Patient Voice Proposals Will Fail Without Resources, Says BMA
Government proposals to give patients and the public in England more say in the NHS are likely to fail because of insufficient resources, the BMA has said.
In its response to a Health Select Committee inquiry on public and patient involvement, the association’s Patient Liaison Group criticises government plans to replace current Patient Forums, and the Commission for Patient and Public Involvement in Health (CPPIH), with new Local Involvement Networks (LINks) without addressing resourcing issues.
Under the proposals, currently going through Parliament, there would be fewer LINks – one per local authority – than there are currently Patient Forums. Their running would be left to local arrangements, with no national guidelines on funding, or on who could be a member.
The BMA believes this could result in variations in quality between LINks, and the possibility of some of them being dominated by special interest groups.
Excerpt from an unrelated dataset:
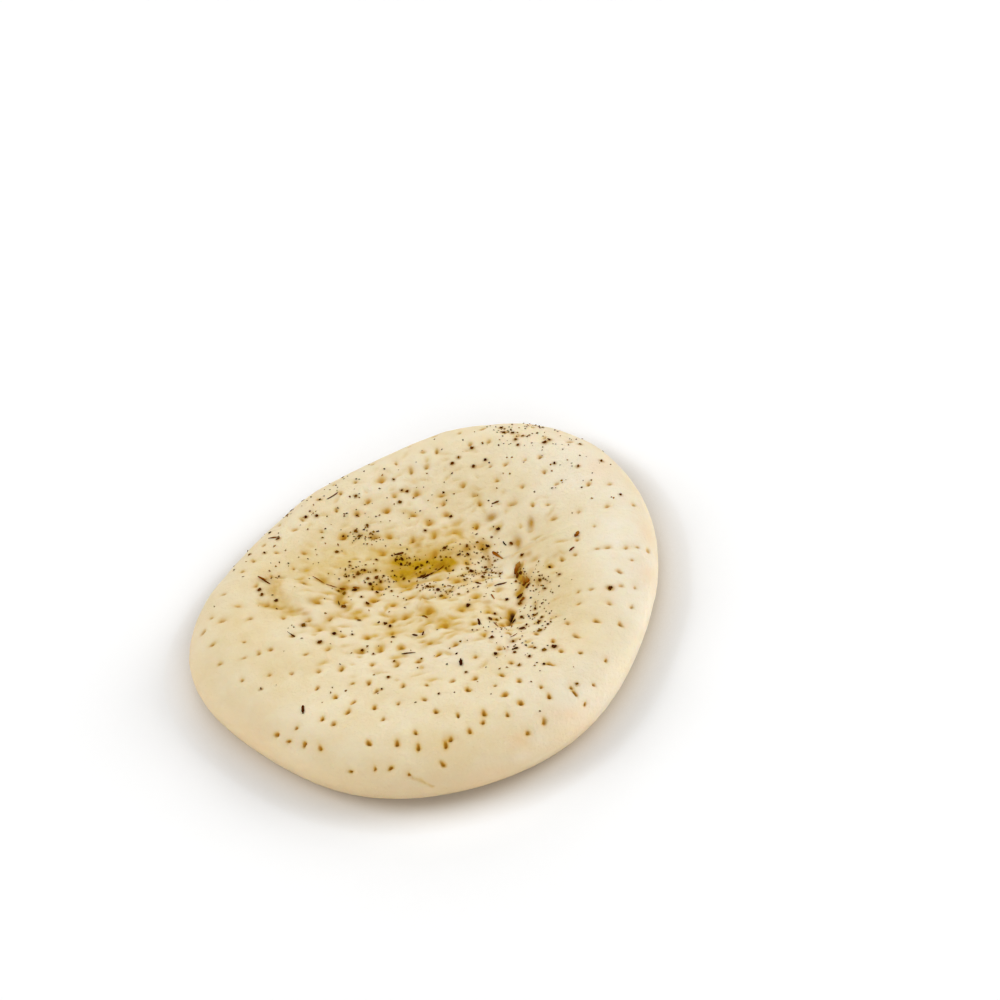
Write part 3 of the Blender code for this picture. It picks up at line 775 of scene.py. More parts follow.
def skin(uv, dents):
    """Where points of the flat skin lie on the finished dough."""
    walk, angle = polar(uv)
    places, normals = bare_skin(walk, angle)
    widest = wall_start(angle)
    above, below = FADE
    fade = 1 - ease(widest - above * UPPER_ARC, widest + below * LOWER_ARC, walk)
    swing, span = CREASE_RAGGEDNESS
    ragged = 1 + swing * rough_noise(uv, span, CREASE_LAYER)
    raised = patches(uv, LUMPS) - fold_depths(uv, BROAD_FOLDS) - pressed(uv, dents)
    raised -= fold_depths(wandering(uv), CREASES) * ragged
    raised += UNDULATION * rough_noise(uv, UNDULATION_SPAN)
    fine = fine_relief(uv) * (1 - ease(widest, widest + LOWER_ARC, walk))
    places = places + normals * (raised * fade + fine)[:, None]
    places[:, 2] -= well(uv)
    return places - middle_of_outline()


def turned(heading):
    """The matrix that turns points of the plane by heading, in degrees."""
    return np.array(Matrix.Rotation(math.radians(heading), 2))


def row_holes(draw):
    """The holes of the listed rows."""
    holes = []
    for x, y, heading, pitch, count in DOCKER_ROWS:
        for pin in range(count):
            hole = np.array([x, y]) * MM + turned(heading) @ [pin * pitch * MM, 0]
            holes.append(hole + [draw.gauss(0, ROW_WANDER), draw.gauss(0, ROW_WANDER)])
    return holes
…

The BMA response says that the Bill to create LINks fails to address in any detail their need for resources. It is understood that between £100,000 and £150,000 per annum could be allocated to each LINk. “This is not much if translated into salaries for a minimum number of staff, expenses for members, office accommodation and running expenses, let alone money for undertaking surveys of public opinion,” the response says.
The parent body for Patient Forums – the CPPIH – would also be scrapped. The BMA is concerned that, under the proposals, there would be no overarching national body to facilitate the sharing of information between LINks.
Juliet Dunmur, deputy chair of the BMA Patient Liaison Group, says: “Many people would like a say in how their health services are run, but have never been given the opportunity. Getting the public involved will not happen through good intentions – it requires commitment and resources. If LINks are to have any real influence they will need much more support than their predecessors ever received.
“We support the government’s intention to strengthen the involvement of the public and patients in the planning and delivery of their local health and social services. However, we have concerns about the new structures proposed in this Bill.”
The BMA response expresses concern about the fact that the government apparently does not intend to formally connect LINKS with local NHS complaint systems, and says that foundation trusts appear to be failing in terms of public and patient involvement.